U.S. President Barack Obama watches Israeli Prime Minister Benjamin Netanyahu (L) and Palestinian President Mahmoud Abbas (R) shake hands during a trilateral meeting in New York September 22, 2009.

He urged efforts to "summon the will to break the deadlock that has trapped generations of Israelis and Palestinians in an endless cycle of conflict and suffering."

    "We cannot continue the same pattern of taking tentative steps forward and then stepping back," Obama said. "Success depends on all sides acting with a sense of urgency."

    Obama said U.S. envoy George Mitchell and Secretary of State Hillary Clinton will meet with the Israeli and Palestinian negotiators next week.

    "I've asked the prime minister and the president to continue these intensive discussions by sending their teams back to Washington next week.

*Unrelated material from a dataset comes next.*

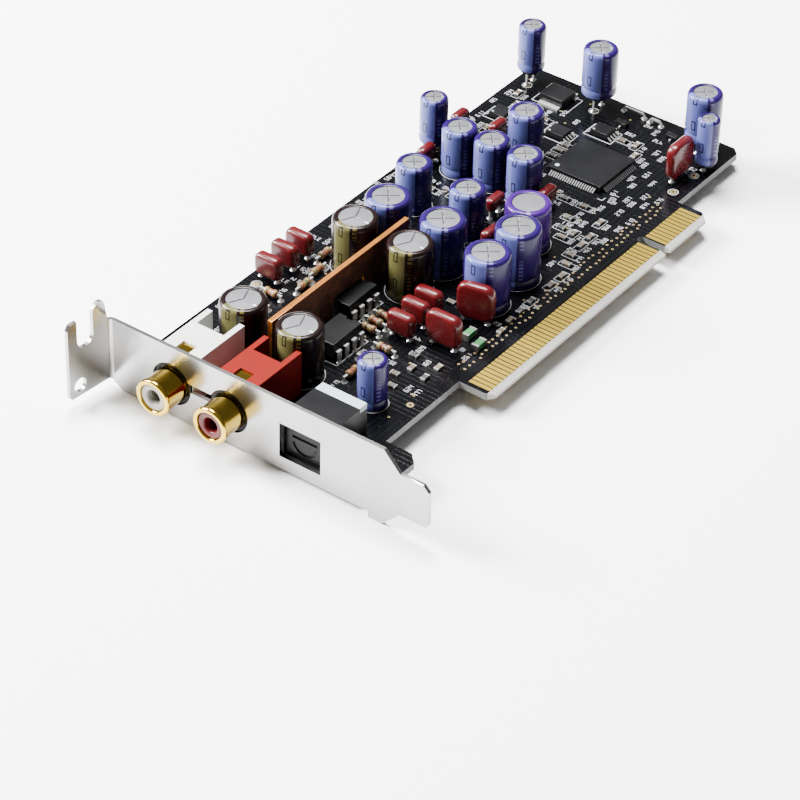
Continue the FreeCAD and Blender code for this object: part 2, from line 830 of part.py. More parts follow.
def dip_pin_places(x):
    return [x + (n - (dip_pins - 1) / 2) * dip_pitch for n in range(dip_pins)]


def gull_lead(reach, width, rise, thick):
    # One slanting lead that leaves a body at y = 0 and runs down to the board along -Y
    shape = [(0, rise), (-reach, thick), (-reach, 0), (0, rise - thick)]
    return prism([(-width / 2, a, board_top + z) for a, z in shape], (width, 0, 0))


def flat_body(length, width, z0, height, taper):
    zm = z0 + height / 2
    rings = []
    corners = ((-1, -1), (1, -1), (1, 1), (-1, 1), (-1, -1))
    for z, inset in ((z0, taper), (zm, 0), (z0 + height, taper)):
        a, b = length / 2 - inset, width / 2 - inset
        rings.append(Part.makePolygon([V(p * a, q * b, z) for p, q in corners]))
    return Part.makeLoft(rings, True, True)


def controller():
    body = flat_body(chip_side, chip_side, board_top + chip_lift, chip_h, 0.12)
    body = turned(body, chip_at[0], chip_at[1], 0)
    lead = gull_lead(chip_lead_reach, chip_lead_w, chip_lift + chip_h / 2, chip_lead_t)
    lead.translate(V(0, -chip_side / 2, 0))
    leads = []
    for side in range(4):
        for n in range(chip_leads):
            one = lead.copy()
            one.translate(V((n - (chip_leads - 1) / 2) * chip_pitch, 0, 0))
            leads.append(turned(one, chip_at[0], chip_at[1], 90 * side))
    return body, leads


def outline_set():
    bodies = []
    leads = []
    for x, y, length, width in outline_chips:
        bodies.append(turned(flat_body(length, width, board_top + chip_lift, outline_h, 0.12), x, y, 0))
        lead = gull_lead(1.0, 0.4, chip_lift + outline_h / 2, 0.2)
        lead.translate(V(0, -width / 2, 0))
        for side in (0, 180):
            for n in range(outline_leads):
                one = lead.copy()
                one.translate(V((n - (outline_leads - 1) / 2) * outline_pitch, 0, 0))
                leads.append(turned(one, x, y, side))
    return bodies, leads


def regulator():
    x, y = reg_at
    z0 = board_top + reg_tab_t
    body = turned(flat_body(reg_w, reg_l, z0, reg_h - reg_tab_t, 0.15), x, y, 0)
    x0 = x + reg_w / 2
    side = reg_l * 0.42
    metal = [box(x - reg_w / 2 - reg_tab_reach, x0 - 0.6, y - side, y + side, board_top, z0)]
    for s in (-1, 1):
        y0 = y + s * reg_lead_y - reg_lead_w / 2
        y1 = y0 + reg_lead_w
        lead = box(x0, x0 + reg_lead_reach, y0, y1, board_top, board_top + reg_lead_t)
        riser = box(x0, x0 + reg_lead_t, y0, y1, board_top, z0 + reg_lead_t)
        metal.append(solid_of(lead.fuse(riser).removeSplitter()))
    return body, metal


def resistor():
    # One axial resistor along X, with its bent wires
    z = board_top + resistor_z
    r = resistor_d / 2
    w = resistor_waist / 2
    half = resistor_l / 2
    cap, neck = half - 0.9, half - 1.15
    profile = [(0, -half), (r, -half), (r, -cap), (w, -neck), (w, neck), (r, cap), (r, half), (0, half)]
    body = laid_along_x(lathe(profile, 6), 0, z)
    wires = []
    t = wire_t / 2
    for s in (-1, 1):
        foot_x = s * resistor_span / 2
        x0, x1 = sorted((s * half, foot_x))
        arm = box(x0, x1, -t, t, z - t, z + t)
        foot = box(foot_x - t, foot_x + t, -t, t, board_top, z + t)
        wires.append(solid_of(arm.fuse(foot).removeSplitter()))
    return body, wires


def jumper(x, y0, y1):
    z = board_top + jumper_z
    t = wire_t
    points = [(y0 - t / 2, board_top), (y0 - t / 2, z - t), (y0 + t, z + t / 2), (y1 - t, z + t / 2),
              (y1 + t / 2, z - t), (y1 + t / 2, board_top), (y1 - t / 2, board_top), (y1 - t / 2, z - t),
              (y1 - 1.4 * t, z - t / 2), (y0 + 1.4 * t, z - t / 2), (y0 + t / 2, z - t),
              (y0 + t / 2, board_top)]
    return prism([(x - t / 2, y, zz) for y, zz in points], (t, 0, 0))


def chip_part():
    # A small ceramic block with its soldered ends, its length along X
    half = chip_part_l / 2
    return box(-half, half, -chip_part_w / 2, chip_part_w / 2, board_top, board_top + chip_part_h)


def two_ended(length, width, height, cap, over):
    # A small block with metal ends, its length along X
    half = length / 2
    body = box(-half + cap, half - cap, -width / 2, width / 2, board_top, board_top + height)
    side = width / 2 + over
    ends = [box(x, x + cap, -side, side, board_top, board_top + height + over) for x in (-half, half - cap)]
    return body, ends


def transistor():
    z0 = board_top + 0.1
    a, b = transistor_l / 2, transistor_w / 2
    body = box(-a, a, -b, b, z0, z0 + transistor_h)
    legs = []
    for x, side in ((-0.95, -1), (0.95, -1), (0, 1)):
        y0, y1 = sorted((side * transistor_w / 2, side * (transistor_w / 2 + transistor_leg)))
        legs.append(box(x - 0.2, x + 0.2, y0, y1, board_top, board_top + 0.3))
    return body, legs


def joint():
    # A solder cone that hangs under the board
    z1 = board_bottom
    z0 = z1 - joint_h
    return lathe([(0, z0), (joint_tip_d / 2, z0), (joint_d / 2, z1), (0, z1)], 4)


def through_hole_places():
    places = []
    for x, y in brown_at + large_at + front_large_at + (flat_top_at,):
        places += polar_pair(x, y, 0, brown_d / 4)
    for d, group_at in ((medium_d, medium_at + raised_medium_at), (small_d, small_at + raised_small_at),
                        (thin_d, raised_thin_at)):
        for at in group_at:
            places += polar_pair(at[0], at[1], 0, d * lead_share / 2)
    film_kinds = ((small_film_l, small_films), (bead_film_l, bead_films), (large_film_l, large_films))
    for length, group_at in film_kinds:
        for one in group_at:
            places += polar_pair(one[0], one[1], one[2], length * film_leg_share)
    for x, y, angle in resistors:
        places += polar_pair(x, y, angle, resistor_span / 2)
    for x, y in dip_at:
        places += [(px, y + side * dip_row / 2) for px in dip_pin_places(x) for side in (-1, 1)]
    return places


def polar_pair(x, y, angle, half):
    a = math.radians(angle)
    return [(x + s * half * math.cos(a), y + s * half * math.sin(a)) for s in (-1, 1)]


pieces = {}
pieces["bracket"] = bracket()
pieces["circuit_board"] = board()
pieces["edge_contacts_top"] = contacts(board_top, 1)
pieces["edge_contacts_bottom"] = contacts(board_bottom, -1)
pieces["bracket_screws"] = group([screw(y) for y in screw_ys])
pieces["bracket_spacers"] = group([spacer(y) for y in screw_ys])

for name, y in zip(("white", "red"), jack_ys):
    pieces[name + "_jack_housing"] = jack_housing(y)
    pieces[name + "_jack_shell"] = jack_shell(y)
    pieces[name + "_jack_insulator"] = jack_insulator(y)
    pieces[name + "_jack_contact"] = jack_contact(y)
    pieces[name + "_jack_ground_strip"] = ground_strip(y)
pieces["jack_washers"] = group([jack_washer(y) for y in jack_ys])

pieces["optical_housing"] = optical_housing()
pieces["optical_shutter"] = shutter()
pieces["optical_ferrule"] = optical_ferrule()
pieces["optical_rear_bar"] = rear_bar()
pieces["shield_plate"] = shield()

pieces["brown_capacitors"] = group([capacitor(x, y, brown_d, brown_h, 0, brown_disc) for x, y in brown_at])
large = [capacitor(x, y, large_d, large_h, 0, large_disc) for x, y in large_at]
large += [capacitor(x, y, large_d, front_large_h, 0, large_disc) for x, y in front_large_at]
pieces["large_violet_capacitors"] = group(large)
pieces["flat_top_capacitor"] = capacitor(*flat_top_at, flat_top_d, flat_top_h, 0, large_disc)
medium = [capacitor(x, y, medium_d, medium_h, 0, medium_disc) for x, y in medium_at]
medium += [capacitor(x, y, medium_d, medium_h, lift, medium_disc) for x, y, lift in raised_medium_at]
pieces["medium_violet_capacitors"] = group(medium)
small = [capacitor(x, y, small_d, small_h, 0, medium_disc) for x, y in small_at]
small += [capacitor(x, y, small_d, small_h, lift, medium_disc) for x, y, lift in raised_small_at]
pieces["small_violet_capacitors"] = group(small)
thin = [capacitor(x, y, thin_d, thin_h, lift, medium_disc) for x, y, lift in raised_thin_at]
pieces["thin_violet_capacitor"] = group(thin)
raised = [(x, y, medium_d, lift) for x, y, lift in raised_medium_at]
raised += [(x, y, small_d, lift) for x, y, lift in raised_small_at]
raised += [(x, y, thin_d, lift) for x, y, lift in raised_thin_at]
pieces["capacitor_plugs"] = group([plug(*one) for one in raised])
pieces["capacitor_leads"] = group([lead for one in raised for lead in cap_leads(*one)])

films = {
    "small_film_capacitors": [
        film(f, small_film_l, small_film_h, small_film_t, film_lift) for f in small_films
    ],
    "bead_film_capacitors": [
        film(f[:3], bead_film_l, bead_film_h, bead_film_t, f[3]) for f in bead_films
    ],
    "large_film_capacitors": [
        film(f[:3], large_film_l, f[3], large_film_t, film_lift) for f in large_films
    ],
}
for name, made in films.items():
    pieces[name] = group([body for body, legs in made])
feet = [leg for made in films.values() for body, legs in made for leg in legs]
pieces["film_capacitor_leads"] = group(feet)

pieces["amplifier_chips"] = group([dip_body(x, y) for x, y in dip_at])
pieces["amplifier_pins"] = group([leg for x, y in dip_at for leg in dip_legs(x, y)])
chip_body, chip_legs = controller()
pieces["controller_chip"] = chip_body
pieces["controller_leads"] = group(chip_legs)
outline_bodies, outline_legs = outline_set()
pieces["small_chips"] = group(outline_bodies)
pieces["small_chip_leads"] = group(outline_legs)
reg_body, reg_metal = regulator()
pieces["regulator"] = reg_body
pieces["regulator_tab_and_leads"] = group(reg_metal)

one_resistor, one_wires = resistor()
pieces["resistors"] = group([turned(one_resistor, x, y, a) for x, y, a in resistors])
pieces["resistor_wires"] = group([turned(w, x, y, a) for x, y, a in resistors for w in one_wires])
pieces["wire_jumpers"] = group([jumper(x, y0, y1) for x, y0, y1 in jumpers])

one_part = chip_part()
pieces["chip_components"] = group([turned(one_part, x, y, a) for x, y, a in chip_parts])
coil_body, coil_ends = two_ended(inductor_l, inductor_w, inductor_h, inductor_cap, inductor_cap_over)
pieces["green_inductors"] = group([turned(coil_body, x, y, 0) for x, y in inductors])
pieces["inductor_ends"] = group([turned(end, x, y, 0) for x, y in inductors for end in coil_ends])
tr_body, tr_legs = transistor()
pieces["transistors"] = group([turned(tr_body, x, y, 90) for x, y in transistors])
pieces["transistor_legs"] = group([turned(leg, x, y, 90) for x, y in transistors for leg in tr_legs])
one_joint = joint()
pieces["solder_joints"] = group([turned(one_joint, x, y, 0) for x, y in through_hole_places()])

whole = Part.makeCompound(list(pieces.values()))
bounds = whole.optimalBoundingBox(False, False)
shift = V(-(bounds.XMin + bounds.XMax) / 2, -(bounds.YMin + bounds.YMax) / 2, -bounds.ZMin)
print("size", round(bounds.XLength, 3), round(bounds.YLength, 3), round(bounds.ZLength, 3))
print("shift", round(shift.x, 5), round(shift.y, 5), round(shift.z, 5))
for name, shape in pieces.items():
    shape.translate(shift)
    shape.exportStep("parts/" + name + ".step")
print("nodes", len(pieces), "solids", sum(len(s.Solids) for s in pieces.values()))
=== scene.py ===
import math
import random

import bmesh
import bpy
from mathutils import Matrix, Vector


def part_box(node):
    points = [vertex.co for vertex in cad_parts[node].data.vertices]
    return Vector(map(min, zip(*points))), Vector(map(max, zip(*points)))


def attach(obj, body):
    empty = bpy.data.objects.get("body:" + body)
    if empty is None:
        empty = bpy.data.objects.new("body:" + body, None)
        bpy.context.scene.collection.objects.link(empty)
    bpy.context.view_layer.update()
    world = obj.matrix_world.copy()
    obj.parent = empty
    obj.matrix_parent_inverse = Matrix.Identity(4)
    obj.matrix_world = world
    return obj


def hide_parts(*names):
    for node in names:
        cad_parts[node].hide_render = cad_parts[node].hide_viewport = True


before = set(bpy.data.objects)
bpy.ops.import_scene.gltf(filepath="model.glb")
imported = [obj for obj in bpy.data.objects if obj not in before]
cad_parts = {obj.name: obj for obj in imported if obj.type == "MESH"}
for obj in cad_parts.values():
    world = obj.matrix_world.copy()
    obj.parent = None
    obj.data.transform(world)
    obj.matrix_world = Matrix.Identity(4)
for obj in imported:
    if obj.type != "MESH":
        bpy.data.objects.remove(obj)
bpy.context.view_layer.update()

# Lengths below are millimetres on the card: x from the bracket's face along the board,
# y from the tip of the tongue towards the screw tab, z from the bracket's lower edge up.
PER_METRE = 1000.0
BOARD_NEAR = 3.0
BOARD_TOP = 4.26
BOARD_TIP = 13.2
FOOT_EDGE = 13.0
CONNECTOR_NEAR = 39.5
BEVEL = 1.4
CONTACT_PITCH = 1.27
JACK_YS = (63.4, 48.9)
JACK_Z = 7.9

ALONG_X = Vector((1, 0, 0))
UP = Vector((0, 0, 1))
QUARTER = math.radians(90)
SAME_POINT = 0.0005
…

And I've asked the secretary of state to report to me on the status of these negotiations in mid-October," Obama said.

    Obama pledged to "work as hard as necessary" on Israel-Palestinian negotiations. "It is absolutely critical that we get this issue resolved."

    "It's not just critical for the Israelis and the Palestinians; it's critical for the world," he said. "It is in the interests of the United States."

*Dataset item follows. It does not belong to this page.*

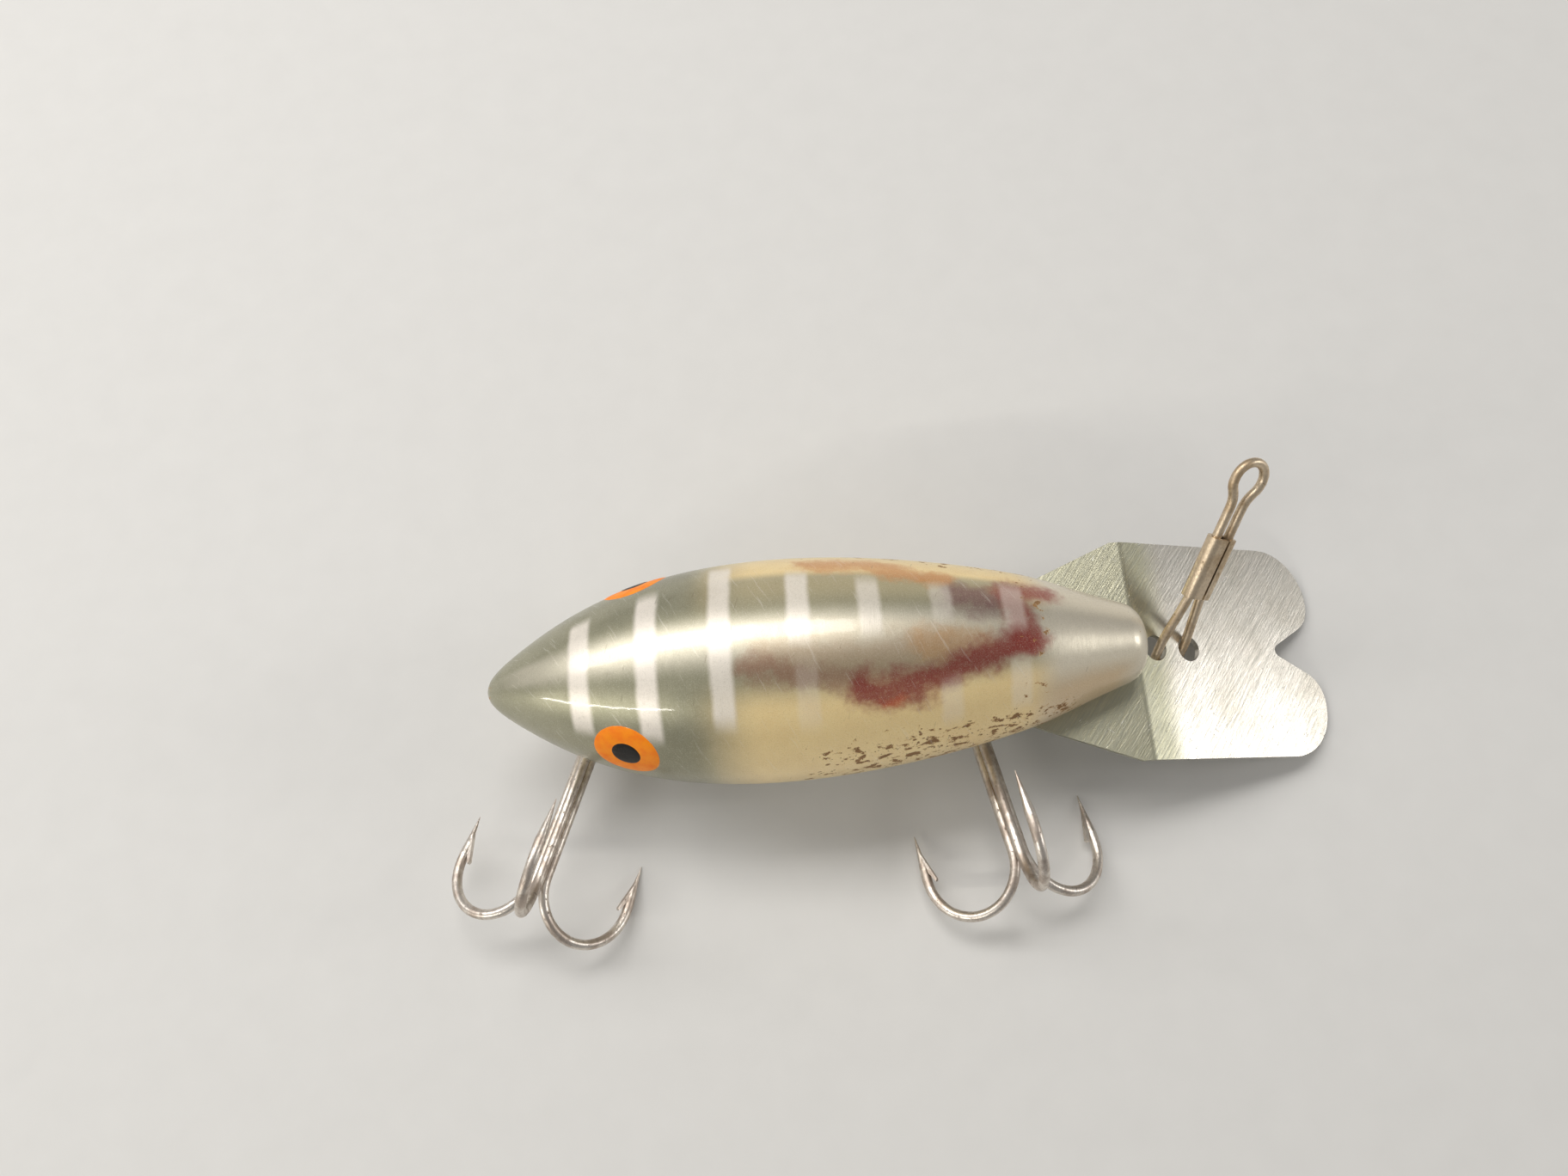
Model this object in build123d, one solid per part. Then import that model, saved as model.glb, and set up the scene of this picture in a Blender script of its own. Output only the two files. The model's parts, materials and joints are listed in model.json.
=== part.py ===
from build123d import *
import math
import os

# A hard-bodied diving plug: a turned wooden body that rests on its belly hardware, a bent metal
# diving lip screwed under the nose, a wire line tie that swings in two holes of the lip, and two
# treble hooks that slide on the rings of screw eyes.  Millimetres.
#
# The plug is laid out with the tail tip at X = 0, the lip towards +X, the back up (+Z), the floor
# at Z = 0 and Y = 0 as its middle plane.  All pieces are then moved together so that the origin
# is the middle of the bottom of the whole object's box.

# ---------------------------------------------------------------- driving dimensions
BODY_LENGTH = 76.0          # tail tip to the end of the nose
AXIS_HEIGHT = 15.0          # turning axis of the body above the floor
NOSE_START = 71.0           # where the nose's straight taper starts
NOSE_RADIUS = 5.7           # radius there
NOSE_TAPER = 0.36           # fall of the radius over the taper, per unit of length
NOSE_ROUND = 3.2            # rounding of the nose's end
BODY_CURVE = (              # Bezier points (distance from the tail tip, radius) up to the shoulder
    (0, 0), (0, 5.0), (13.2, 4.1), (10.0, 22.9), (58.8, 9.9), (62.6, 8.8),
)
BLEND_PULL = 0.33           # how far the curve between follows the body and the nose, as a share

PLATE = 0.7                 # thickness of the lip's metal
LIP_PITCH = 23.5            # degrees that the front of the lip dips below the body's axis
LIP_FRONT = 27.4            # from the bend to the ends of the lobes
LIP_HALF_WIDTH = 13.2
LIP_NOTCH = 19.9            # from the bend to the bottom of the notch between the lobes
NOTCH_ANGLE = 28.0          # half angle of the notch
LOBE_ROUND = 6.6            # outer corner of a lobe
LOBE_INNER_ROUND = 4.0      # inner corner of a lobe
NOTCH_ROUND = 0.8
BEND_RADIUS = 1.2           # at the middle of the metal
BEND_X = 76.0               # where the flat base of the lip ends and the bend starts
BASE_BACK = 61.2            # back edge of the lip's base
BASE_BACK_HALF = 7.6
BASE_CORNER_ROUND = 2.0
BASE_SHOULDER = 1.0         # how far behind the bend the base reaches its full width
SHOULDER_GAP = 0.3          # between the lip's back edge and the body's shoulder
SHOULDER_LEAN = 0.5         # how far the shoulder leans back from the lip's seat to the floor
CORNER_MATCH = 0.01         # how closely a corner of the outline is matched to its place
LIP_SCREWS = ((64.4, 8.5), (71.2, 6.5))    # place along the plug, length
SCREW_HEAD = 2.0            # screw head radius
SCREW_DOME = 1.3            # screw head height
SCREW_SLOT = 0.5
SCREW_THREAD = 1.05
SCREW_CORE = 0.75
SCREW_PLAY = 0.1            # round a screw in the lip
SCREW_NECK = 1.2            # plain shank under the head
SCREW_PITCH = 0.9
CROWN_RADIUS = 2.25         # radius of the head's curve
GIMLET = 2.5                # length of a screw's point, in core radii
VALLEY = (0.3, 0.6)         # where the bottom of a thread's valley starts and ends, in pitches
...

    Neither Netanyahu nor Abbas spoke at the press encounter, but they shook hands with each other after Obama's brief remarks.

    The three-way meeting took place on the sidelines of an annual general debate of the United Nations General Assembly, which starts on Wednesday, a summit on climate change on Tuesday and a UN Security Council meeting on nuclear disarmament, which will be chaired by Obama.

    The U.S. holds the rotating presidency of the Security Council in September.

U.S. President Barack Obama (C) sits with Palestinian President Mahmoud Abbas (R) and Israeli Prime Minister Benjamin Netanyahu during a trilateral meeting at President Obama's hotel in New York September 22, 2009.

Israel and the Palestinians resumed peace talks after a break of more than six years at an international conference in Annapolis, the United States, in November 2007, but the talks made little progress before being suspended amid the Gaza war in December 2008.

    The suspension of the Israeli-Palestinian talks was attributed partly to Netanyahu's refusal to heed Washington's repeated demands that Israel halt all settlement activity on occupied Palestinian land.

    Mitchell visited Jerusalem and Ramallah last week, but no agreement was reached between the U.S., Israeli and Palestinian officials. 

U.S. President Barack Obama (C) shakes hands with Palestinian President Mahmoud Abbas (R) as Israeli Prime Minister Benjamin Netanyahu looks on during a trilateral meeting at President Obama's hotel in New York September 22, 2009.